Wallach, Amei — Art Outwitting Oppression:  The Kabakov Story

Posted on May 19th, 2015 in Film,Politics,Relationships,World Culture,World History by LeGov

Amei Wallach, producer and director of the documentary film “Ilya and Emilia Kabakov: Enter Here,” about the lives of Ilya and Emilia Kabakov is our guest in this edition of Radio Curious.

Amei Wallach met Ilya Kabakov in 1987, when she was in the Soviet Union investigating the effect of perestroika on the arts.  Unavoidably intrigued, eight years later she published the first biography of Ilya Kabakov, “The Man Who Never Threw Anything Away.” 

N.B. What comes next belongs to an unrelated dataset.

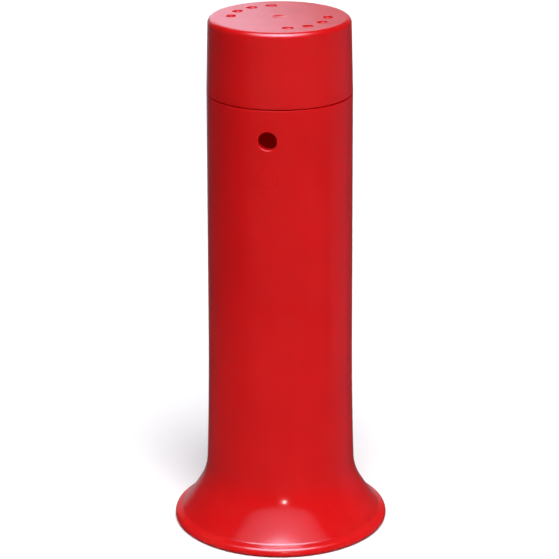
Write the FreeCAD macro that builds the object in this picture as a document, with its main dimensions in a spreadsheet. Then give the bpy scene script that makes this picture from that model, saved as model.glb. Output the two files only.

“Enter Here” documents not only the lives and work of Ilya and Emilia Kabakov, Russia’s most celebrated international artists, who are now United States citizens, but also the lives of the average Russian from the Stalin era to the fall of the Soviet Union.  The film will be shown at the Mendocino Film Festival May 31, 2015, at 12:30 pm, in the Village of Mendocino, California.

Amei Wallach says her film documents how “art can outwit oppression.” When we visited by phone on May 10, 2015, she began with an explanation of how art outwits oppression.   

The book Amei Wallach recommends is “Vermeer in Bosnia: Selected Writings,” by Lawrence Weschler.